Unquestionably one of 2008's most reprehensible films, Clint Eastwood's Gran Torino has to count as one of the most embarrassing embodiments of a star persona this side of George Clooney in Batman & Robin (or Mickey Rourke in The Wrestler). I am sad to report that Gran Torino is so awful a film that it calls everything--- yes, everything Clint Eastwood has done as a film maker into question. It forces us to ponder what his presence as a star has meant to us, as well as his own perceptions of his work and career. He's called this a 'swan song' for his acting career, something he said about his own (and far superior) Unforgiven (he should have stuck to his word). I didn't think it was possible for a director to make a film more laden with dramatic cliches, with more ignorant a class portrayal, and a more retrograde view of race than Million Dollar Baby (that film was written by Paul Haggis after all)--- but Clint Eastwood has managed to disgrace his career and star image even further, in the name of contrived, visually bland Americana that attempts to be socially relevant and falls on its hateful, politically correct face.
Gran Torino is yet another lame rumination of The Searchers sexually charged "young, innocent virgin" motif that Eastwood's been regurgitating since his directorial debut, Play Misty for Me. Only instead of focusing that sexual frustration solely on to women, in this film he splits up that fraction of the id into two equally poorly written characters--- one, a smart mouthed teenage girl named Sue and the other her effeminate, "big fat pussy" (Eastwood's words, not mine) brother Thao who is affectionately, or not, referred to as "Toad" by Eastwood's Walt Kowalski throughout the film. In a transparent move for political correctness, Thao is the truly effeminate one, and Eastwood is attempting to 'man him up' over the course of the film--- macho bullshit values that Eastwood flaunts while pretending to deconstruct.
There hasn't been so awkward a documentation of race since Paul Haggis' insipid Crash. Like Haggis, Eastwood actually reinforces racial stereotypes that his film is attempting to counter.
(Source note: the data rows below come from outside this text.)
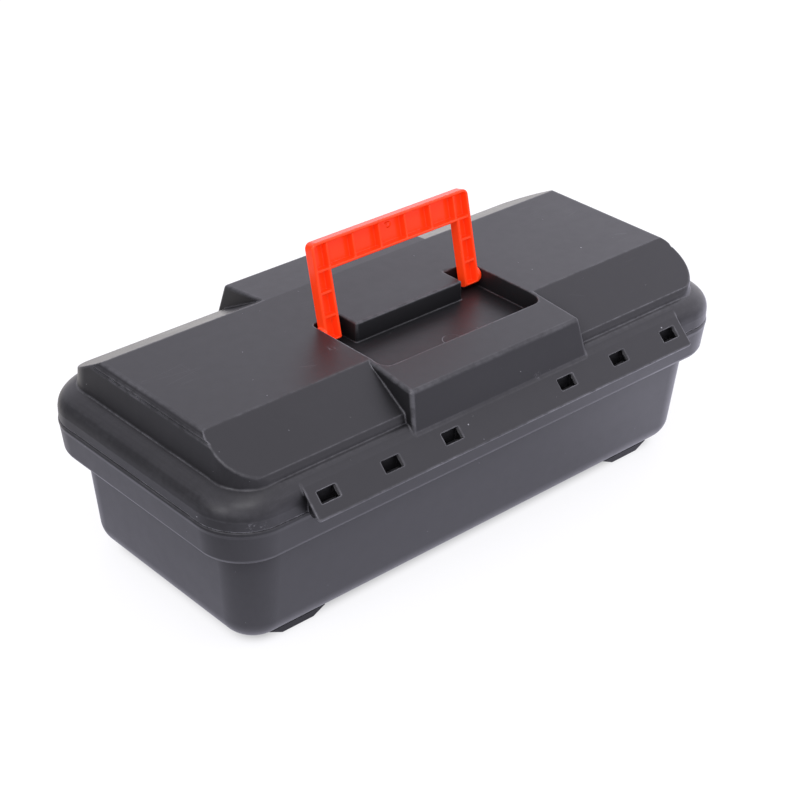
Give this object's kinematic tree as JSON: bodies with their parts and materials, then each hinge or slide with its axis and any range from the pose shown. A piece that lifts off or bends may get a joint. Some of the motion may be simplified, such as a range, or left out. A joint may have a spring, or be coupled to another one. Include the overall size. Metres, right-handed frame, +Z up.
{
  "type": "battery box",
  "caption": "Hinged plastic carry case for a battery: drafted base tub, lid with folding bail handle, rear flange hinge, front latches and a lift-out cable tray.",
  "frame": {"origin": "on the ground plane under the middle of the base", "axes": "+X along the case to the right, -Y is the hinge side, +Y is the latch side, +Z up"},
  "size_m": [0.3966, 0.2122, 0.1878],
  "materials": {
    "case_plastic": "satin moulded, fine grain",
    "foot_plastic": "matte moulded",
    "handle_plastic": "glossy moulded",
    "steel": "bright drawn wire",
    "tray_plastic": "matte moulded",
    "divider_plastic": "satin moulded",
    "mat_rubber": "ribbed matte rubber",
    "block_foam": "closed-cell foam, matte"
  },
  "bodies": {
    "base": {"base_tub": "case_plastic", "foot_rear_left": "foot_plastic", "foot_rear_right": "foot_plastic", "foot_front_left": "foot_plastic", "foot_front_right": "foot_plastic", "cable_tray": "tray_plastic", "tray_divider_left": "divider_plastic", "tray_divider_middle": "divider_plastic", "tray_divider_right": "divider_plastic", "battery_mat": "mat_rubber", "end_block_left": "block_foam", "end_block_right": "block_foam"},
    "lid": {"lid_shell": "case_plastic", "hinge_rod": "steel", "latch_pin_left": "steel", "latch_pin_right": "steel"},
    "handle": {"carry_handle": "handle_plastic"},
    "latch_left": {"latch_left": "handle_plastic"},
    "latch_right": {"latch_right": "handle_plastic"},
    "tray_grip": {"tray_grip": "tray_plastic"}
  },
  "joints": [
    {"name": "lid_hinge", "type": "hinge", "parent": "base", "child": "lid", "pos_m": [0, -0.0975, 0.0948], "axis": [1, 0, 0], "range_deg": [0, 105]},
    {"name": "handle_fold", "type": "hinge", "parent": "lid", "child": "handle", "pos_m": [0, -0.002, 0.133], "axis": [1, 0, 0], "range_deg": [-18, 103]},
    {"name": "latch_left_swing", "type": "hinge", "parent": "lid", "child": "latch_left", "pos_m": [-0.112, 0.0984, 0.1038], "axis": [1, 0, 0], "range_deg": [0, 100]},
    {"name": "latch_right_swing", "type": "hinge", "parent": "lid", "child": "latch_right", "pos_m": [0.112, 0.0984, 0.1038], "axis": [1, 0, 0], "range_deg": [0, 100]},
    {"name": "tray_grip_fold", "type": "hinge", "parent": "base", "child": "tray_grip", "pos_m": [0, -0.013, 0.08835], "axis": [1, 0, 0], "range_deg": [0, 90]}
  ]
}
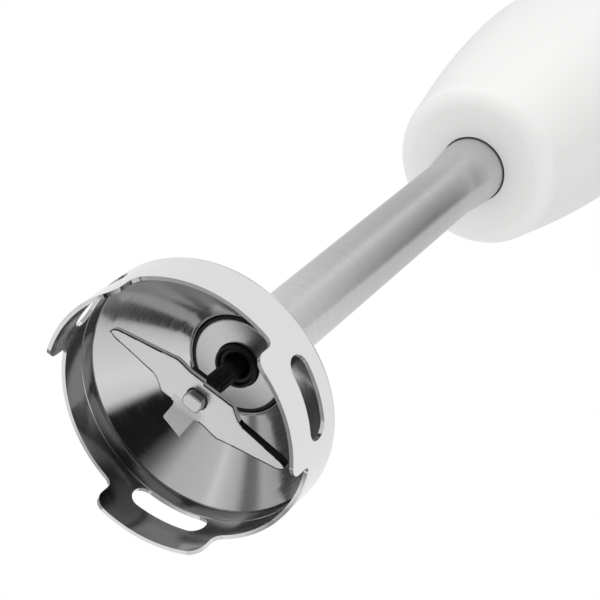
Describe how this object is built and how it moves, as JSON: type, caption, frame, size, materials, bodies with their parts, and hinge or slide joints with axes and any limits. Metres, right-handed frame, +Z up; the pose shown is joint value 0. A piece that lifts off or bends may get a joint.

Watching the film, I found it difficult to discern whether or not Gran Torino served as a trial or confession on the part of Eastwood; whether this was deliberately fashioned as an elitist, hateful portrayal of white middle class, or whether this is some kind of pseudo-confession on his part. There's no denying it's a personal project --- after all, Eastwood did put himself up on the screen. He's undoubtedly delivering a message of some kind, the question is what.
The film is simply so out of touch with the reality that it purports. It would be hard to imagine characters written in more convoluted a manner and more terribly acted than the ones in this film. It's beyond B-Movie bad because it has genuine psycho-sexual/social pretensions, but it uses every cloyingly obvious dramatic cliche in its arsenal to hammer these themes. What Eastwood has done to his image--- deliberately done, should qualify as self mutilation. He's giving a big middle-finger to the generations of movie goers who have his image as Dirty Harry, The Man with No Name, or the Orangutan-Man (!) frozen in time. He reduces his own persona to a barrage of grunting, cursing, and shooting--- and throws a little politicized cherry on top of his Shit Sundae. In our current environment, this kind of pseudo-nonsense has been mistaken for profundity; Eastwood intellectually and politically placates, and thus voids the real dramatic content of his film in favor of a trite, PC, morality play.
Gran Torino reverses Eastwood's usual motif of murder as the ultimate penance; in this film, self-sacrifice is the answer to all his trite socio-philosophical ruminations. However, instead of delivering a spiritual revelation, Eastwood trivializes the concept of self-sacrifice by reducing it to a PC-ploy for intellectualism. The Searchers may be an influence for Eastwood, but Gran Torino indicates a fundamental misunderstanding of Ford's masterpiece. Whereas The Searchers had a sexually charged psycho-sexuality that was used to expose racism's emotional and intellectual fraudulence, Gran Torino hijacks that central motif, but none of the commentary or tragedy that permeated Ford's film is transposed.
Eastwood has become such a sanctimonious academy-whore that he doesn't even embrace the camp of his story--- his piano score suggests a sorrowful, reflective tone, which highlights how ham-fisted the dramatic content of his story is. Watching it, I wanted to simultaneously laugh and cry at the sad, bumbling, ineffective performance of an icon struggling to make a social commentary of this new-fangled millennium, as well as on his own persona, and failing miserably. It's so bad, it almost counters Eastwood's brilliant career foot-note Unforgiven; where he expanded, evolved, and went deeper with his image. Gran Torino is just a ploy for attention--- the sound of one hand clapping.